ETA just a real time thing to firmly place continuity
Again, in the final few minutes of the episode, after the cracks are closed and after Amy and Rory have been successfully wedded, the Doctor in the Tardis says, "“Something drew the Tardis to this particular date and blew it up. Why? And why now?” In story, that makes it clear to me that Amy’s wedding was not a sufficient explanation for the Doctor. Real world, there’s no way a competent writer would end with that question unless he were planning to come back to it.
I see it as Amy and Rory’s wedding day - the date is pretty irrelevant, just a date in 2010, the date the last episode was always going to be broadcast. I really can’t see them going back at the Christmas special or whenever the next series starts and making a fuss about about a particular date in the past.
The whole point being that there was no reason to waste screen time on The Doctor specifically wondering about the date once the story had been resolved.
If The Doctor had explained it, it would be done and gone. But it’s not, he instead wonders about it. There was absolutely NO reason to bring it up after everything has been resolved - unless it hasn’t been resolved.
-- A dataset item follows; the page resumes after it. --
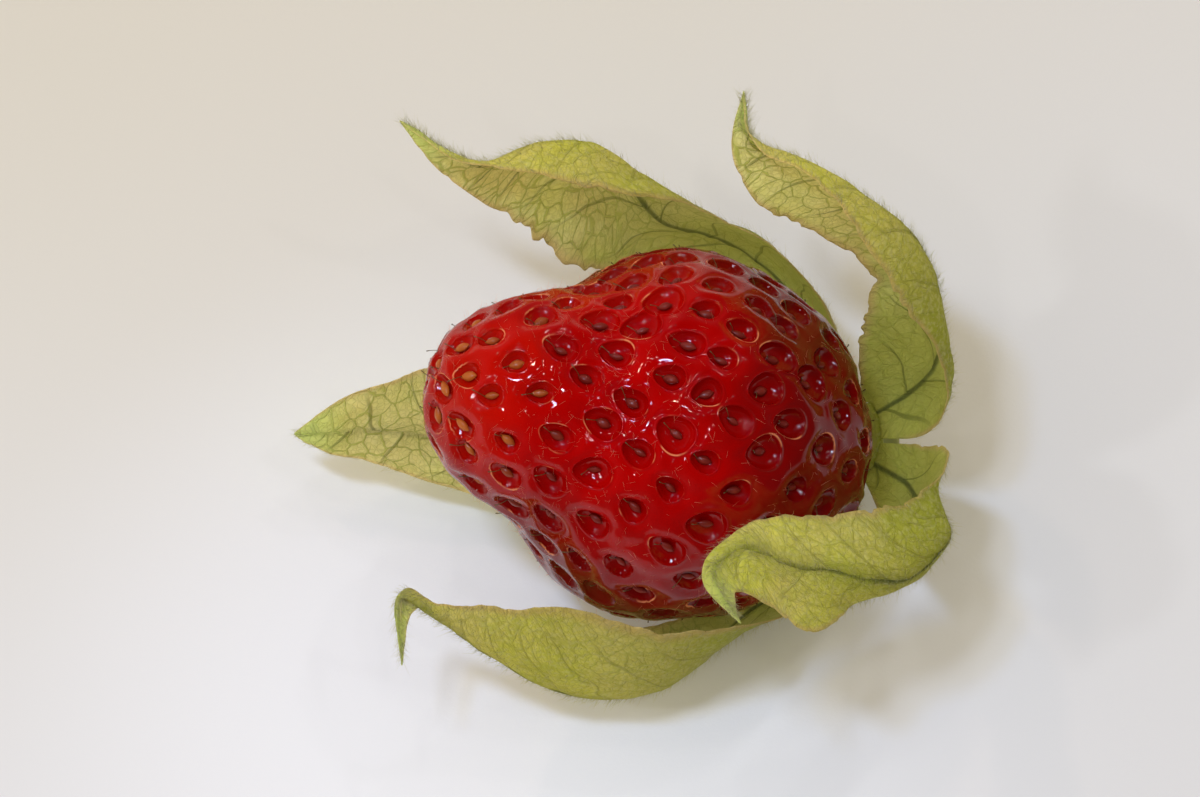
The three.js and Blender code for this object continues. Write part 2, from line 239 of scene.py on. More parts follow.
def smooth(low, high, value):
    """0 below low, 1 above high and a smooth step between them. With low above high it runs down."""
    share = np.clip((value - low) / (high - low), 0, 1)
    return share * share * (3 - 2 * share)


class Noise:
    """Smooth random values between -1 and 1, over points in space. Wavelengths are in millimetres."""

    SIZE = 24

    def __init__(self, seed):
        self.lattice = np.random.default_rng(seed).uniform(-1, 1, (self.SIZE,) * 3)

    def __call__(self, points, wavelength):
        place = np.asarray(points, float) / wavelength
        cell = np.floor(place).astype(int)
        part = place - cell
        part = part * part * (3 - 2 * part)
        total = 0.0
        for shift in product((0, 1), repeat=3):
            x, y, z = np.moveaxis((cell + shift) % self.SIZE, -1, 0)
            weight = np.abs(1 - np.array(shift) - part).prod(axis=-1)
            total = total + weight * self.lattice[x, y, z]
        return total

    def layered(self, points, wavelength, layers):
        return sum(self(points, wavelength / 2**n) / 2**n for n in range(layers))


# ------------ the berry's own frame

TO_TIP = np.array([-math.cos(TIP_RISE), 0, math.sin(TIP_RISE)])
SIDEWAYS = np.array([0.0, 1.0, 0.0])
UPWARDS = np.array([math.sin(TIP_RISE), 0, math.cos(TIP_RISE)])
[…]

Something our main expository character in the show specifically states - it hasn’t been resolved.
Hell, the much more significant date was the day Amelia Pond went to the museum, seeing as how that’s the date the universe got rebooted. .
If it doesn’t go anywhere, it was just a waste of words (and screen time). And I just don’t see that.
-Joe
…oh what a beautiful wedding! Have you seen the photos?
http://www.bbc.co.uk/doctorwho/dw/episodes/b00sxfc7/galleries/wedding
Bride pics
- Why did Amy have no prior knowledge of the Daleks?
Every other gap in her memory can be explained the time crack swallowing up the ducks, or her parents, or whatever, but it’s like the Dalek invasion just never happened.
Did we ever find out if the whole Earth had forgotten about the Daleks or just Amy, or for that matter just the village? And for that matter, did she, or anyone else, remember about Sontarans, Cybermen, Titanics over Buckingham Palace and all the rest?